Once it’s ready, split the dough in two and let the two halves rest for one hour in two separated damp clothes.
In the meantime, prepare the filling, by washing, cutting and stewing chard with finely chopped onion in pan with a small amount of oil. Add a spoonful or two of water at a time if they tend to dry out and cook until they are tender. Let them cool down. Then, add two eggs (be sure vegetables are cold, or eggs will cook when in contact, and you need them still liquid), a dash of salt, pepper, nutmeg, chopped marjoram, grated Parmigiano and cottage cheese.
After one hour, take the dough and divide each part into six more parts. Melt the butter.

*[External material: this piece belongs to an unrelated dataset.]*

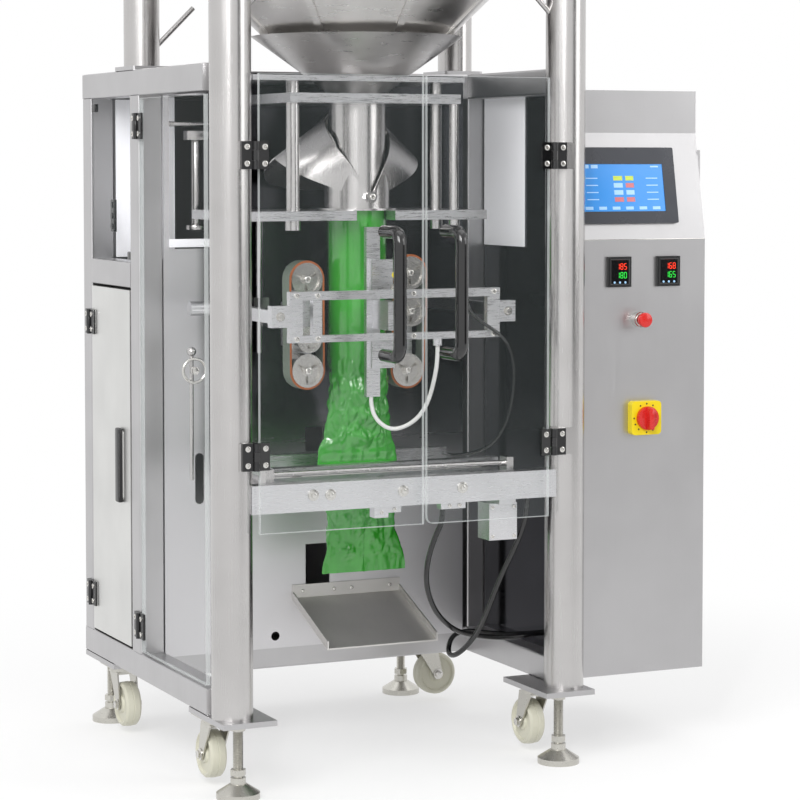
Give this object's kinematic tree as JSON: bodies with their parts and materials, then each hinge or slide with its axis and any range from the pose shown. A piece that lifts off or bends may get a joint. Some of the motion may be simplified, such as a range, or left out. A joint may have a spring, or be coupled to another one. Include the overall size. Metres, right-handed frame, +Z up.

Roll each small part of pastry very thin and place one in a greased tray. The rolled dough should be large enough to brim over the tray. Gently brush melted butter on its surface, cover with another layer of rolled pastry and brush with butter this one, too. Do it four times more, so that you have six thin layers of buttered rolled pastry on the bottom of your tray.
Pour the filling on the pastry layers, level it carefully and arrange six not-too-deep small holes in it. Pay attention the holes don’t expose the pastry bottom of your tart. Break each egg on a different hole and let the yolk place in it, while albumen covers the surface of the filling.
Cover with the six remaining layers of pastry – don’t forget to butter them! -, and fold exceeding pastry in the tray, to form a two or three centimeters thick edge (don’t press it).
Butter the surface of the tart and bake it at 180°C (360°F) for about one hour. When the surface turns brown, it’s ready.